Justin Sullivan via Getty Images

This new Wild West dynamic in which the only constant is political chaos may well change as the Iowa caucuses and New Hampshire primary near. GOP honchos like former RNC Chairman Michael Steele still are holding tightly to the belief that the governors still in the race will eventually benefit when voters start getting serious.

"I think the process is ideally catered to someone like a governor who can speak about executive leadership. It is harder for a legislator to talk about balancing budgets," Steele said. "I think when looking at Perry and Scott Walker, it’s not so much an indictment on governors and more a matter of how they performed."

But there is a more ominous indication that the old rules of success no longer apply in Republican presidential politics: The great advantage that establishment-friendly candidates have long enjoyed -- the ability to generate and then have their allies spend gobs of cash, especially on television -- has largely been fruitless to this point.

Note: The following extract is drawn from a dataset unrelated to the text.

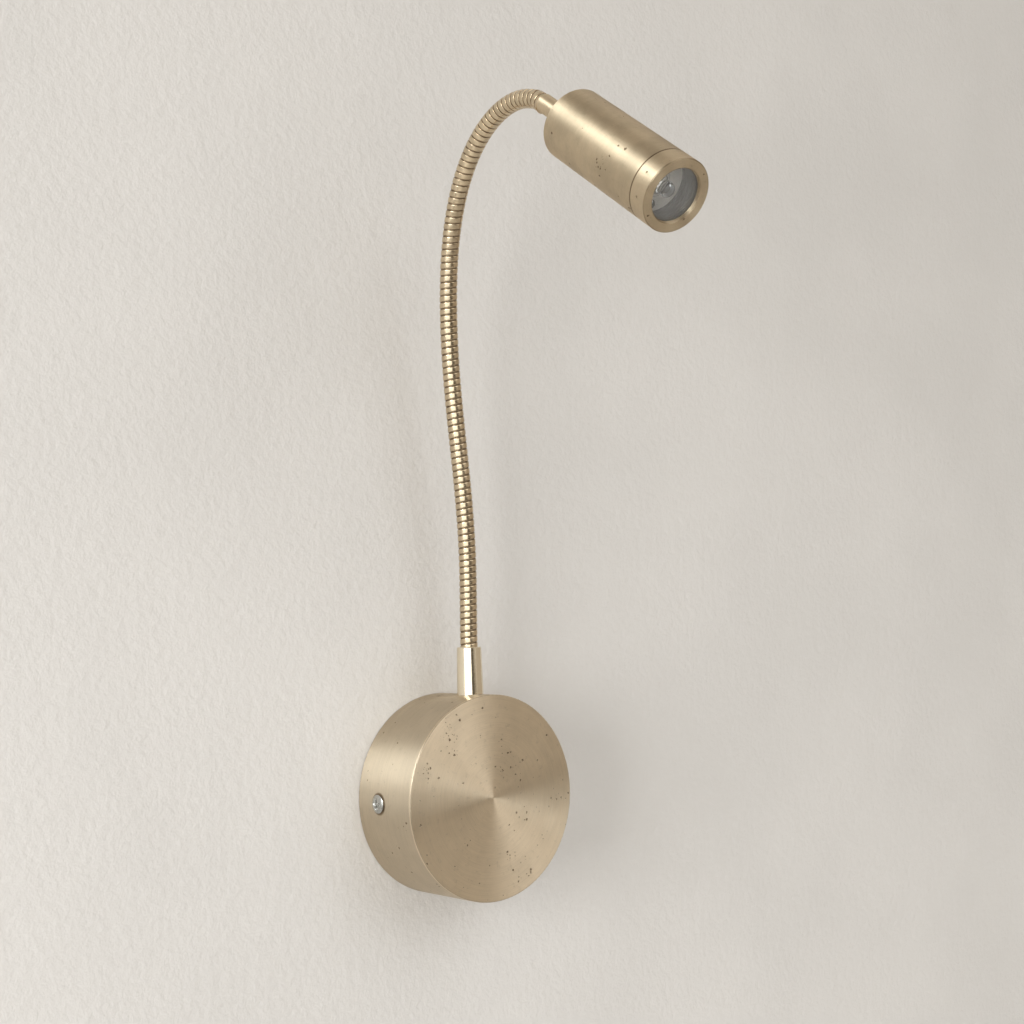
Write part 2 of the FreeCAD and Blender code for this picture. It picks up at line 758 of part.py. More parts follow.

According to reports filed with the Federal Election Commission, outside groups -- super PACs and political “nonprofits” -- have already poured in more than $33 million to promote Republican candidates in the primary campaign through mass communication like television, radio, online advertising, direct mail and phone-banking.

The biggest spender so far has been Bush's Right to Rise super PAC, which has already dropped $14.7 million, mostly on TV ads. The group has spent $8.2 million in New Hampshire, $3.8 million in Iowa and $2.6 million in South Carolina, all to little discernible effect, as Bush’s tepid poll numbers have scarcely budged.

America Leads, a super PAC supporting Christie, has spent $5.9 million, with $3.8 million of that going to New Hampshire. Christie’s highest share of the vote in any poll conducted since July in the Granite State, meanwhile, has topped out at 7 percent.

Kasich's super PAC, New Day for America, spent $3 million total and $1.8 million in New Hampshire -- an investment that appeared to have given him an initial bump that has since worn off. Spending to support other candidates, like the $2 million for Sen. Lindsey Graham (S.C.) in New Hampshire, or the $1.3 million promoting Sen. Rand Paul (Ky.) in Iowa, has similarly done nothing for their slim fortunes.

Meanwhile, two candidates whose most significant source of outside help has been free media attention -- Trump and Carson -- have consistently remained the top two candidates in both national and statewide polls.

Democrats, too

It’s not just on the Republican side where the old rules of politics appear to be just that: old.

Comb through the archives of just about any Democratic strategist’s assessment or data journalist’s algorithm at the 2016 campaign’s outset, and you’ll find general agreement on one thing: Unlike in 2008, when her strength as a candidate was at times overstated, Hillary Clinton’s impending coronation as the party’s standard-bearer really was inevitable this time around.

But then a funny thing happened on the way to the genteel, surprise-free Democratic nominating contest that most people were expecting, even after Massachusetts Sen. Elizabeth Warren decided not to run. Clinton turned out, once again, to be a flawed candidate, hampered by her campaign’s inability to defuse a slow-burning scandal over her use of a personal email server while secretary of state.

Meanwhile, a 74-year-old socialist from Vermont with the personal touch of a hedgehog stepped in to fill the void, regularly drawing the biggest crowds of the campaign and building a lead in the nation’s first primary state of New Hampshire, where Clinton’s strength only months earlier had appeared close to untouchable.

Summertime dalliances with anti-establishment candidates are nothing new in presidential campaigns. But now, with New Hampshire's fall foliage at its peak, it has become clear that Sen. Bernie Sanders has staying power. Of the 680,000 donors to his campaign, only 270 have contributed the maximum amount, giving his campaign a veritable ATM machine upon which to draw funds.

Lucy Nicholson / Reuters

The trend lines of this election are clear: In the social media age -- a time in which authenticity appears to be the most prized commodity in a presidential candidate -- institutions like political parties and media arbiters of conventional wisdom matter far less than they once did.

After so many supposed experts have been so wrong about so many facets of the race, there's just about one certainty left: It's safe to ignore anyone who purports to having a firm grasp on what’s going to happen next.